Deepwater Horizon: Blowout Preventer Fails to Close, Kills 11, Triggers $65 Billion BP Cleanup

What happened
On 20 April 2010, the Deepwater Horizon drilling rig exploded in the Gulf of Mexico, killing 11 workers and injuring 17. The Macondo well blowout — caused by a series of safety shortcuts and a blowout preventer that failed to shear the drill pipe — released 4.9 million barrels of crude oil over 87 days, making it the largest accidental marine oil spill in history. The cleanup, legal settlements, and fines ultimately cost BP over $65 billion, the largest corporate liability payout in history at the time.[1]
What went wrong
Multiple failures compounded: BP accepted a leaky blowout preventer without testing its shear ram under realistic conditions; the negative pressure test was misread as a success when it indicated a kick; mud was replaced with seawater prematurely, removing the hydrostatic barrier.
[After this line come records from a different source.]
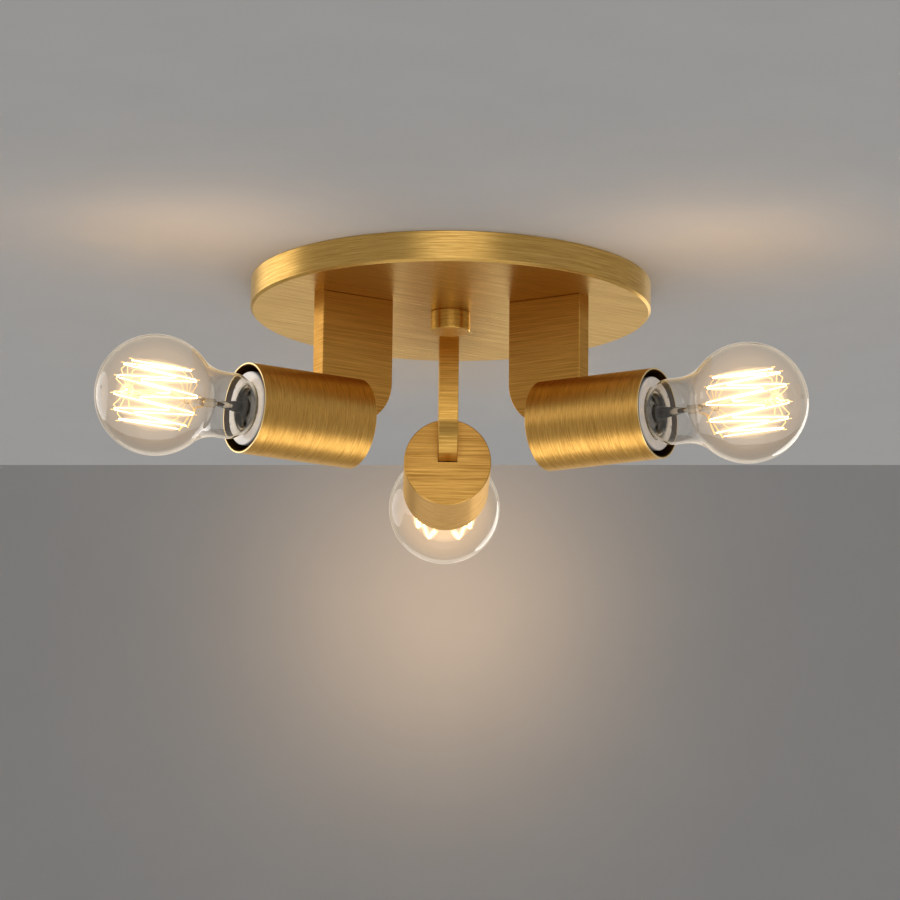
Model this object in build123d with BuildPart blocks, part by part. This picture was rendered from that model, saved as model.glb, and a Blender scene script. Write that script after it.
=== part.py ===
from build123d import *
import os
from math import acos, asin, cos, degrees, pi, radians, sin, sqrt

# Semi flush ceiling light with three bare lamps on flat arms. Millimetres.
# The origin is the centre of the canopy at the ceiling, +Z up. The fixture hangs below Z = 0.
# The back arm points along +Y. The left and right arms stand 120 degrees to either side of it.

# ---- arms: where each lamp points, as an angle about +Z ----
LAMPS = {"back": 90, "left": 210, "right": 330}
# ---- which port of each connector a lamp's lead enters, counted from the back lamp's ----
PORTS = {"left": -1, "back": 0, "right": 1}

# ---- canopy ----
canopy_radius = 101.5
canopy_height = 15.0
canopy_wall = 1.2
canopy_bevel = 1.2

# ---- centre fixing: crossbar, threaded nipple, lock nut and finial ----
crossbar_length = 106.0
crossbar_width = 22.0
crossbar_thickness = 2.0
crossbar_corner = 3.0
collar_radius = 7.5
collar_height = 1.5
slot_spacing = 89.0
slot_length = 13.0
slot_width = 4.6
nipple_radius = 5.0
nipple_wall = 1.5
nipple_drop = 8.0
lock_nut_flats = 14.0
lock_nut_height = 3.0
finial_radius = 10.0
finial_height = 10.0
finial_edge = 0.35
washer_radius = 7.0
washer_thickness = 0.8
finial_floor_gap = 0.5
earth_screw_reach = 24.0

# ---- arms ----
arm_thickness = 10.0
arm_width = 40.0
arm_inner_reach = 36.5
arm_corner_radius = 22.5
arm_wall = 1.2
arm_edge = 0.3
plug_height = 8.0
arm_screw_spacing = 26.0

# ---- cups ----
axis_drop = 80.0
cup_radius = 22.5
cup_wall = 1.0
cup_end_wall = 2.0
cup_behind_arm = 21.5
cup_length = 63.0
cup_edge = 0.4

# ---- lampholder ----
bracket_thickness = 1.5
bracket_edge_gap = 0.3
bracket_screw_above_leads = 8.0
holder_radius = 18.4
holder_recess = 1.2
holder_base = 9.0
holder_lip = 2.0
holder_edge = 0.8
wire_chamber_depth = 4.5
wire_chamber_width = 8.0
wire_chamber_height = 26.0
live_door = -5.5
neutral_door = 10.0
shell_wall = 0.4
shell_eye_radius = 7.3
holder_screw_reach = 9.5
contact_width = 5.0
contact_pad_above_door = 1.5
contact_rise_end = -1.5
contact_end = 2.5
contact_thickness = 0.5
contact_gap = 0.1

# ---- screw thread shared by the lamp cap and the lampholder shell ----
thread_pitch = 3.629
thread_rounding = 1.0
cap_crest_radius = 12.95
cap_root_radius = 12.05
shell_crest_radius = 12.3
shell_bore_radius = 13.25
cap_thread_length = 15.5
shell_thread_length = 18.5

# ---- lamp: a clear A60 glass with a squirrel-cage filament ----
globe_radius = 29.75
globe_reach = 49.0
neck_radius = 16.4
neck_blend_radius = 25.5
shoulder_radius = 12.0
shoulder_reach = 41.0
glass_wall = 0.8
glass_tail = 3.4
cap_rim_reach = 50.4
cap_length = 27.0
cap_wall = 0.5
cap_skirt = 4.0
cap_floor_radius = 9.5
insulator_height = 4.0
tip_radius = 4.5
tip_height = 1.2
tip_rounding = 0.8
rod_radius = 1.2
bead_radius = 2.3
bead_length = 3.2
far_bead_reach = 15.4
near_bead_reach = 17.7
press_radius = 2.2
press_start = 26.5
press_end = 33.0
spike_radius = 1.1
tube_radius = 3.2
tube_reach = 47.0
flare_thickness = 1.0
flare_radius = 11.3
cage_radius = 15.0
cage_far = 15.2
cage_near = 15.2
cage_hooks = 10
support_radius = 0.2
support_knee = 12.0
support_bow = 2.0
support_bend = 0.8
hook_rise = 0.8
hook_length = 1.6
hook_bend = 0.5
filament_radius = 0.2
filament_turn = 0.6
lead_in_radius = 0.4
lead_in_knee_reach = 22.5
lead_in_knee_radius = 3.4
lead_in_bend = 1.5
lead_in_tip = 0.8

# ---- screws: shank radius and length, head radius and height ----
arm_screw = (2.0, 8.0, 3.5, 2.0)
bracket_screw = (1.75, 6.5, 3.2, 1.0)
holder_screw = (1.5, 12.0, 2.7, 1.5)
earth_screw = (2.0, crossbar_thickness, 3.6, 1.8)
drive_slot_width = 0.8
drive_slot_depth = 0.7

# ---- leads and connectors inside the canopy ----
lead_radius = 0.9
lead_pair_spacing = 3.0
live_level = 10.0
lead_turn_in = 12.0
plan_bend = 6.0
drop_bend = 4.0
arm_bend = 12.0
door_bend = 2.0
chamber_entry = 1.0
chamber_exit = 3.4
lead_exit_height = 3.5
connector_length = 20.0
connector_depth = 14.0
connector_height = 9.0
connector_reach = 14.0
connector_front = 44.0
connector_edge = 0.5
port_pitch = 4.0
port_count = 4
port_depth = 8.0
port_gap = 0.3
bar_length = 16.0
bar_depth = 2.4
bar_height = 3.0

# ---- clearances ----
braze_gap = 0.05
thread_gap = 0.05
hole_gap = 0.5
fit_gap = 0.15
wire_gap = 0.15

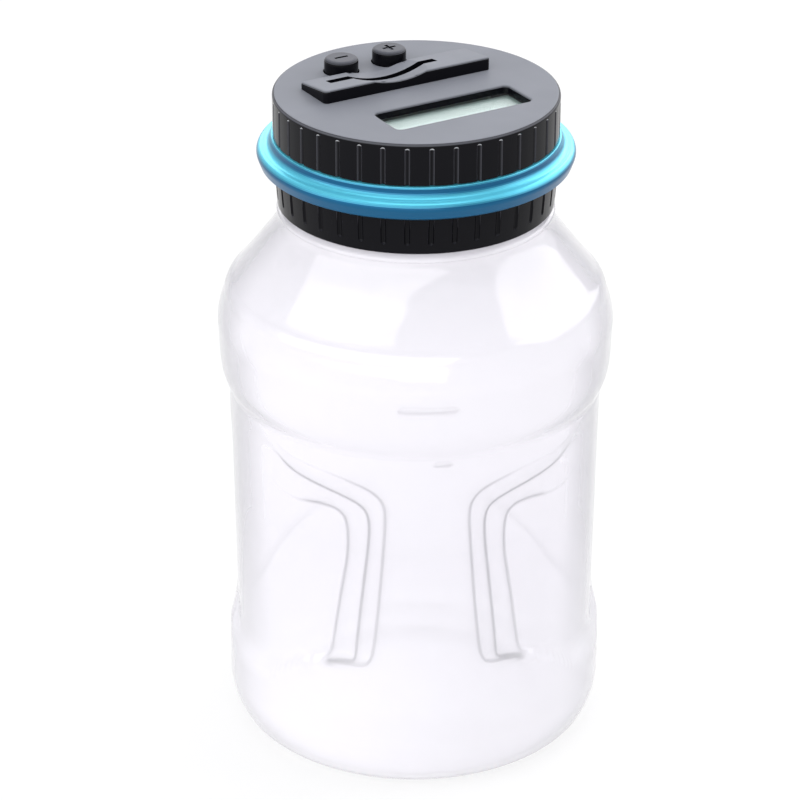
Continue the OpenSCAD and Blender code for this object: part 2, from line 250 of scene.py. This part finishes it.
def clear(name, front_on, edge_on, veil, gloss_rough, crease_shade=None):
    """Thin clear plastic: it lets light straight through, darker where it is seen edge on,
    with a faint milky veil and a gloss. Its last argument names a mesh attribute of painted
    shade that darkens it, and is for the jar, which also gets a greyer shoulder, partly
    painted shade, and a milkier foot."""
    m, t, b = new_material(name)
    t.nodes.remove(b)
    out = next(n for n in t.nodes if n.type == "OUTPUT_MATERIAL")
    k = Sums(t)
    place = add(t, "ShaderNodeTexCoord")
    facing = add(t, "ShaderNodeLayerWeight", Blend=0.5).outputs["Facing"]
    tint = colour_ramp(t, facing, EDGE_ON_PLACES, front_on, edge_on)
    if crease_shade:
        height = split_axes(t, place.outputs["Object"])["Z"]
        # Greyer up the shoulder: partly thicker plastic, partly painted shade
        thickness_and_shade = map_range(t, height, SHOULDER_HEIGHTS)
        tint = mix(t, "MULTIPLY", thickness_and_shade, tint, (*SHOULDER_GREY, 1))
        # Painted shade along the jar's creases and round its dashes, from a mesh attribute
        lines = add(t, "ShaderNodeAttribute", attribute_name=crease_shade)
        tint = mix(t, "MIX", lines.outputs["Fac"], tint, (*PAINTED_CREASE_SHADE, 1))
        veil = map_range(t, height, HAZE_HEIGHTS, (veil, HAZE_GAIN * veil))
    through = add(t, "ShaderNodeBsdfTransparent")
    milk = add(t, "ShaderNodeBsdfDiffuse", Color=(*MILK, 1))
    gloss = add(t, "ShaderNodeBsdfGlossy", Color=(1, 1, 1, 1), Roughness=gloss_rough)
    waves = bump_from(t, noise_on(t, place, WAVE_SCALE), WAVE_STRENGTH, WAVE_DEPTH)
    schlick = k.math("MULTIPLY_ADD", k.math("POWER", facing, GLOSS_POWER), 1 - HEAD_ON_GLOSS, HEAD_ON_GLOSS)
    t.links.new(tint, through.inputs["Color"])
    t.links.new(waves, gloss.inputs["Normal"])
    body = mix_shader(t, veil, through.outputs[0], milk.outputs[0])
    t.links.new(mix_shader(t, schlick, body, gloss.outputs[0]), out.inputs["Surface"])
    return m


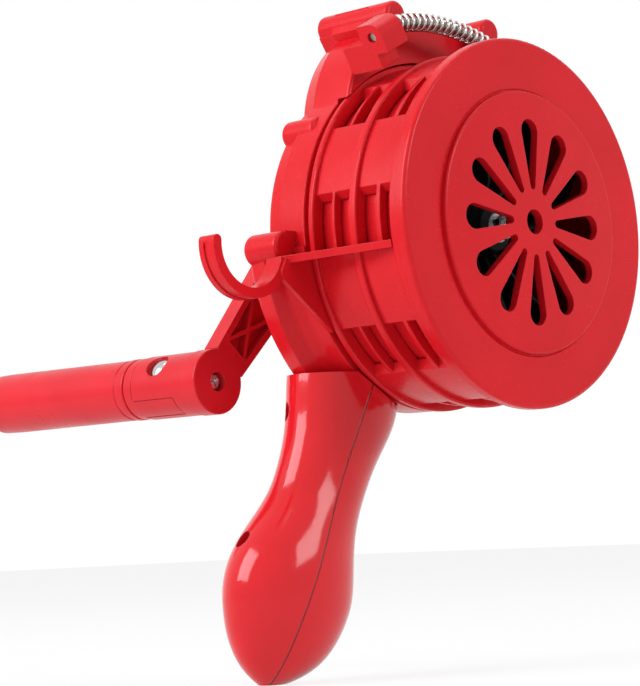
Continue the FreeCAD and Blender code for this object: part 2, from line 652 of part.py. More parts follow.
def rotor_ring():
    """Ported ring that opens and closes the stator's ports, with a flange for the impeller."""
    r_out = BORE_R - ROTOR_GAP
    r_in = r_out - RING_T
    ring = turned([(r_in, RING_Y[0]), (r_out, RING_Y[0], 0.4), (r_out, RING_Y[1], 0.4),
                   (34.0, RING_Y[1]), (34.0, RING_Y[1] - 2.4), (r_in, RING_Y[1] - 2.4)])
    half = PORT_HALF + 0.6
    reach = 8.0
    cutter = plate([(r_in - 1, -half), (r_in + reach, -half), (r_in + reach, half),
                    (r_in - 1, half)], RING_Y[0] + 3.2, RIB_A[0] - 3.0)
    ports = [turn_about(cutter, 360 / PORTS * (i + 0.5)) for i in range(PORTS)]
    holes = [cylinder(1.3, 38, 46, *polar(38.0, 90 * i + 45)) for i in range(4)]
    return ring.cut(ports + holes)


def vane(index):
    """One curved blade of the impeller, as a bent plate from the hub to the ring."""
    inner, outer = 12.0, FAN_R
    sweep = 26.0
    thick = 1.1
    count = 3
    points = [polar(inner + (outer - inner) * k / (count - 1), sweep * (k / (count - 1)) ** 1.3)
              for k in range(count)]
    edge = Part.Arc(*[V(x, 0, z) for x, z in points]).toShape()
    centre = edge.Curve.Center
    radius = edge.Curve.Radius
    band = cylinder(radius + thick / 2, 14.6, 39.4, centre.x, centre.z).cut(
        cylinder(radius - thick / 2, 14.0, 40.0, centre.x, centre.z))
    wedge = plate([polar(inner - 3, -14), polar(outer + 6, -14), polar(outer + 9, sweep + 8),
                   polar(inner - 3, sweep + 8)], 14, 40)
    blade = band.common(wedge).common(
        turned([(9.0, 20.0), (inner + 4, 16.0), (30.0, 14.8), (outer, 14.6), (outer, 39.2),
                (9.0, 39.2)]))
    return turn_about(max(blade.Solids, key=lambda s: s.Volume), 360 / VANES * index)


def impeller():
    """Black fan wheel: hub, back plate and curved blades."""
    hub = turned([(SHAFT_R + PUSH, 14.0), (8.0, 14.0, 1.0), (11.5, 30.0, 2.0), (14.0, 38.6),
                  (FAN_R, 38.6), (FAN_R, 41.0, 0.5), (12.6, 41.0), (9.6, 34.6, 0.5),
                  (SHAFT_R + PUSH, 34.6)])
    wheel = union([hub] + [vane(i) for i in range(VANES)])
    pilots = [cylinder(1.0, 37.0, 42, *polar(38.0, 90 * i + 45)) for i in range(4)]
    return wheel.cut(pilots)


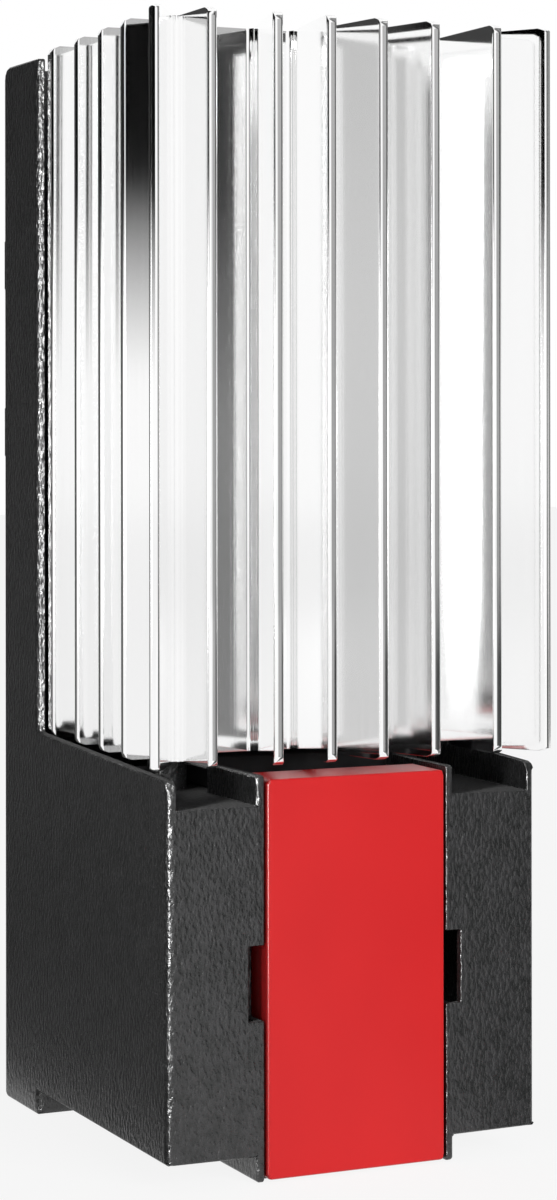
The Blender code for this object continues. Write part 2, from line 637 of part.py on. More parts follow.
def cut_passages(housing):
    """Screw holes, cable entry, lead holes and the opening for the socket."""
    for side in (-1, 1):
        x = side * PORT_X
        cut(housing, cylinder("pillar_hole", HOLE_RADIUS, (x, PORT_DEPTH, ROOF_UNDERSIDE - 2 * MM),
                              (x, PORT_DEPTH, SINK_BOTTOM + 2 * MM)))
        x, z = side * BACK_SCREW_X, BACK_SCREW_HEIGHT
        cut(housing, cylinder("back_hole", HOLE_RADIUS, (x, SINK_BACK - 2 * MM, z),
                              (x, BODY_DEPTH + 2 * MM, z)),
            cylinder("back_counterbore", SCREW_HEAD_RADIUS + FIT,
                     (x, BODY_DEPTH - SCREW_HEAD_HEIGHT - 2 * FIT, z), (x, BODY_DEPTH + 2 * MM, z)))
        z = RAIL_CENTRE + side * CLIP_SCREW_SPACING / 2
        cut(housing, cylinder("clip_hole", HOLE_RADIUS, (0, CLIP_BOSS_FRONT - 2 * MM, z),
                              (0, BODY_DEPTH + 2 * MM, z)))
        x = side * CLAMP_SCREW_X
        cut(housing, cylinder("clamp_hole", HOLE_RADIUS, (x, CLAMP_BACK - 2 * MM, CLAMP_CENTRE),
                              (x, COMPARTMENT_DEPTH, CLAMP_CENTRE)))
    cut(housing, cylinder("block_hole", HOLE_RADIUS, (0, BLOCK_BACK - 2 * MM, ear_height()),
                          (0, COMPARTMENT_DEPTH, ear_height())),
        cylinder("cable_entry", CABLE_HOLE_RADIUS, (0, CABLE_DEPTH, -2 * MM),
                 (0, CABLE_DEPTH, COMPARTMENT_FLOOR + 2 * MM)),
        cylinder("earth_hole", LEAD_RADIUS + 2 * FIT,
                 (-CHANNEL_INSIDE + 2 * MM, EARTH_HOLE_DEPTH, EARTH_HOLE_HEIGHT),
                 (-CHANNEL_HALF - 2 * MM, EARTH_HOLE_DEPTH, EARTH_HOLE_HEIGHT)),
        box("socket_opening", (-SPIGOT_HALF - FIT, SPIGOT_HALF + FIT),
            (spigot_depths()[0] - FIT, spigot_depths()[1] + FIT),
            (ROOF_UNDERSIDE - 2 * MM, ROOF_TOP + 2 * MM)))


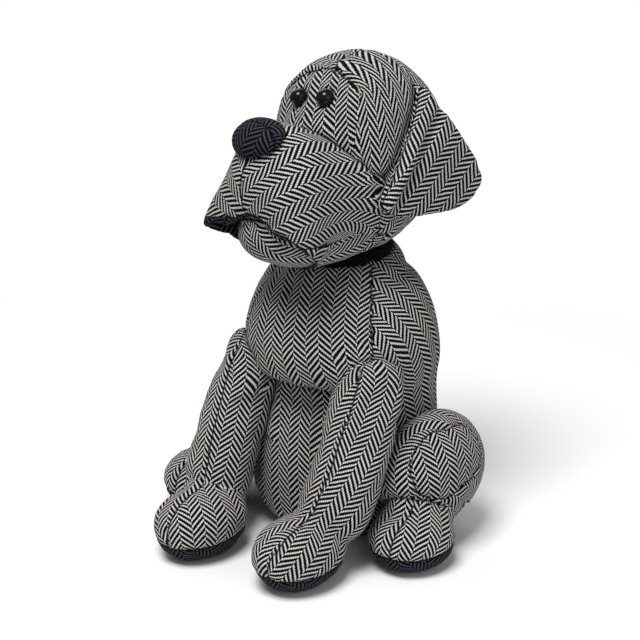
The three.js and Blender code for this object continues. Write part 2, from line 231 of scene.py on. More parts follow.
def cut_panels(obj, fields):
    """Labels each face by the signs of the fields at its middle, and returns the sorted labels.

    The points on a seam slide onto the field's zero line, so that the seam runs smooth."""
    mesh = obj.data
    points = points_of(mesh)
    normals = normals_of(mesh)
    faces = np.array([list(p.vertices) for p in mesh.polygons])
    for _ in range(SLIDES):
        middles = points[faces].mean(1)
        signs = np.array([field(middles) > 0 for field in fields]).T
        labels = [tuple(int(s) for s in row) for row in signs]
        for k, field in enumerate(fields):
            low = np.ones(len(points), bool)
            high = np.zeros(len(points), bool)
            np.logical_and.at(low, faces, signs[:, [k]])
            np.logical_or.at(high, faces, signs[:, [k]])
            on_seam = high & ~low
            points[on_seam] = onto_zero(points[on_seam], normals[on_seam], field)
    set_points(mesh, points)
    mark_seams(mesh, labels)
    panels = sorted(set(labels))
    tag = mesh.attributes.new("panel", "INT", "FACE")
    tag.data.foreach_set("value", [panels.index(label) for label in labels])
    return panels


def seam_points(mesh):
    return sorted({v for edge in mesh.edges if edge.use_seam for v in edge.vertices})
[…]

Transocean and Halliburton also cut corners on cementing and casing design. The deepest level of failure was organisational: a corporate culture where schedule pressure and cost-cutting had normalised deviating from safety procedures. Internal emails showed BP engineers calling the well design 'a nightmare' and 'a circus' days before the blowout. The MMS (Minerals Management Service), the safety regulator, had never required independent verification of blowout preventer functionality.[1]
Lesson learned
Safety-critical equipment must be tested under conditions that match actual operational loads, not just nominal ones. The blowout preventer's shear ram had never been tested at the actual pipe dimensions and mud weights it would face. A regulator that rubber-stamps operator self-certification is not a safety regulator. After the disaster, MMS was abolished and replaced with three separate agencies. BP's $65B liability is the price of normalising small safety deviations until the envelope shifted beyond recovery.